• Raw data
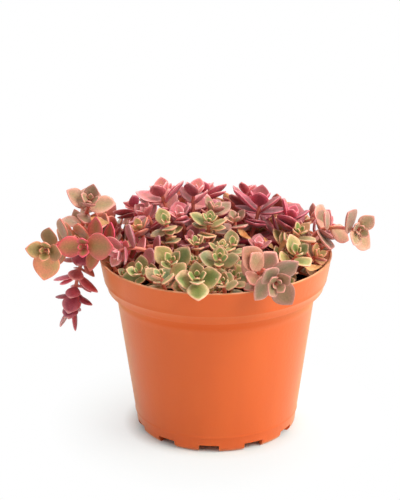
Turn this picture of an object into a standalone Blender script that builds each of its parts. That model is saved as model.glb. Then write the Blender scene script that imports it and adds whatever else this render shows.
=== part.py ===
"""Potted trailing crassula: a thin plastic nursery pot, its soil, and rooted shoots with paired leaves.

Every solid is closed and faces outwards. The pot stands on its foot ring at Z = 0. The origin is under the
middle of the whole plant's spread, so the pot's own axis stands a little to the side of it.
"""

import math

import bmesh
import bpy
from mathutils import Matrix, Vector
from mathutils.bvhtree import BVHTree

MM = 0.001

# Driving dimensions, in millimetres, about the pot's own axis.
POT_AXIS = (7.4, -3.3, 0.0)
RIM_RADIUS = 60.4
POT_HEIGHT = 95.0
BAND_MIDDLE_RADIUS = 58.3
BAND_MIDDLE_HEIGHT = 83.0
BAND_FOOT_RADIUS = 55.8
BAND_FOOT_HEIGHT = 75.0
BODY_TOP_RADIUS = 50.9
BODY_TOP_HEIGHT = 66.6
SKIRT_RADIUS = 43.1
SKIRT_HEIGHT = 8.7
HEEL_RADIUS = 42.0
HEEL_HEIGHT = 2.2
FOOT_RADIUS = 40.2
FOOT_WIDTH = 1.8
FOOT_HEIGHT = 5.2
FLOOR_THICKNESS = 1.4
WALL = 1.2
ROUNDING = 0.6
FLOOR_FILLET = 4.0
NOTCH_COUNT = 11
NOTCH_WIDTH = 10.4
NOTCH_HEIGHT = 4.0
NOTCH_TURN = -5.4
DRAIN_COUNT = 6
DRAIN_RADIUS = 3.6
DRAIN_CIRCLE = 24.0
POT_SEGMENTS = 48
GAP = 0.3
SOIL_EDGE = 81.0
SOIL_LEVEL = 83.0
SOIL_SEGMENTS = 24
SOIL_LUMP = 1.3

STEM_RADIUS = 1.15
STEM_STEP = 10.0
BARE_FOOT = 7.0
NODE_LENGTH = 1.7
NODE_SPACE = 1.8
BUD_LENGTH = 2.4
BUD_TAPER = 0.35
LEAF_WIDTH = 0.88
LEAF_THICKNESS = 1.5
LEAF_CURL = 26.0
LEAF_STRAIGHT = 0.3
FIRST_NODE = 1.0
CLEARANCE = 0.6
# How a shoot carries its leaf pairs. A pair: its way down from the tip and its length (both against the
# shoot's leaf length), and how far its leaves lean away from the stem, in degrees.
ROSETTE = ((0.04, 0.62, 42), (0.24, 0.92, 64), (0.58, 1.00, 76), (1.08, 1.02, 84), (1.70, 0.96, 90),
           (2.45, 0.88, 92), (3.25, 0.80, 92))
PAIRED = ((0.04, 1.00, 80), (0.62, 0.80, 86), (1.40, 0.90, 90), (2.30, 0.85, 92))
REACHING = ((0.04, 0.66, 60), (0.34, 1.00, 80), (1.50, 1.04, 88), (2.35, 0.95, 90), (3.20, 0.85, 92))
HANGING = ((0.04, 0.95, 22), (0.80, 1.00, 50), (1.60, 1.05, 68), (2.60, 0.95, 80), (3.50, 0.85, 88))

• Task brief
The data above must be returned in full, exactly as written.

• Problem solution
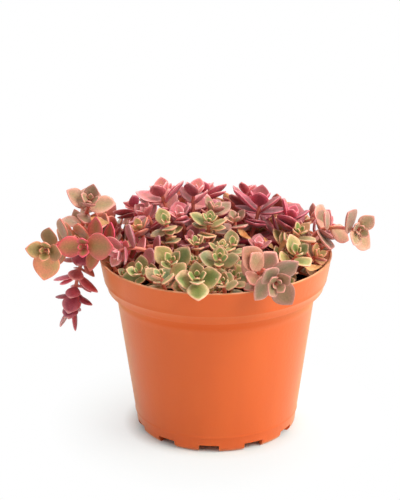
Turn this picture of an object into a standalone Blender script that builds each of its parts. That model is saved as model.glb. Then write the Blender scene script that imports it and adds whatever else this render shows.
=== part.py ===
"""Potted trailing crassula: a thin plastic nursery pot, its soil, and rooted shoots with paired leaves.

Every solid is closed and faces outwards. The pot stands on its foot ring at Z = 0. The origin is under the
middle of the whole plant's spread, so the pot's own axis stands a little to the side of it.
"""

import math

import bmesh
import bpy
from mathutils import Matrix, Vector
from mathutils.bvhtree import BVHTree

MM = 0.001

# Driving dimensions, in millimetres, about the pot's own axis.
POT_AXIS = (7.4, -3.3, 0.0)
RIM_RADIUS = 60.4
POT_HEIGHT = 95.0
BAND_MIDDLE_RADIUS = 58.3
BAND_MIDDLE_HEIGHT = 83.0
BAND_FOOT_RADIUS = 55.8
BAND_FOOT_HEIGHT = 75.0
BODY_TOP_RADIUS = 50.9
BODY_TOP_HEIGHT = 66.6
SKIRT_RADIUS = 43.1
SKIRT_HEIGHT = 8.7
HEEL_RADIUS = 42.0
HEEL_HEIGHT = 2.2
FOOT_RADIUS = 40.2
FOOT_WIDTH = 1.8
FOOT_HEIGHT = 5.2
FLOOR_THICKNESS = 1.4
WALL = 1.2
ROUNDING = 0.6
FLOOR_FILLET = 4.0
NOTCH_COUNT = 11
NOTCH_WIDTH = 10.4
NOTCH_HEIGHT = 4.0
NOTCH_TURN = -5.4
DRAIN_COUNT = 6
DRAIN_RADIUS = 3.6
DRAIN_CIRCLE = 24.0
POT_SEGMENTS = 48
GAP = 0.3
SOIL_EDGE = 81.0
SOIL_LEVEL = 83.0
SOIL_SEGMENTS = 24
SOIL_LUMP = 1.3

STEM_RADIUS = 1.15
STEM_STEP = 10.0
BARE_FOOT = 7.0
NODE_LENGTH = 1.7
NODE_SPACE = 1.8
BUD_LENGTH = 2.4
BUD_TAPER = 0.35
LEAF_WIDTH = 0.88
LEAF_THICKNESS = 1.5
LEAF_CURL = 26.0
LEAF_STRAIGHT = 0.3
FIRST_NODE = 1.0
CLEARANCE = 0.6
# How a shoot carries its leaf pairs. A pair: its way down from the tip and its length (both against the
# shoot's leaf length), and how far its leaves lean away from the stem, in degrees.
ROSETTE = ((0.04, 0.62, 42), (0.24, 0.92, 64), (0.58, 1.00, 76), (1.08, 1.02, 84), (1.70, 0.96, 90),
           (2.45, 0.88, 92), (3.25, 0.80, 92))
PAIRED = ((0.04, 1.00, 80), (0.62, 0.80, 86), (1.40, 0.90, 90), (2.30, 0.85, 92))
REACHING = ((0.04, 0.66, 60), (0.34, 1.00, 80), (1.50, 1.04, 88), (2.35, 0.95, 90), (3.20, 0.85, 92))
HANGING = ((0.04, 0.95, 22), (0.80, 1.00, 50), (1.60, 1.05, 68), (2.60, 0.95, 80), (3.50, 0.85, 88))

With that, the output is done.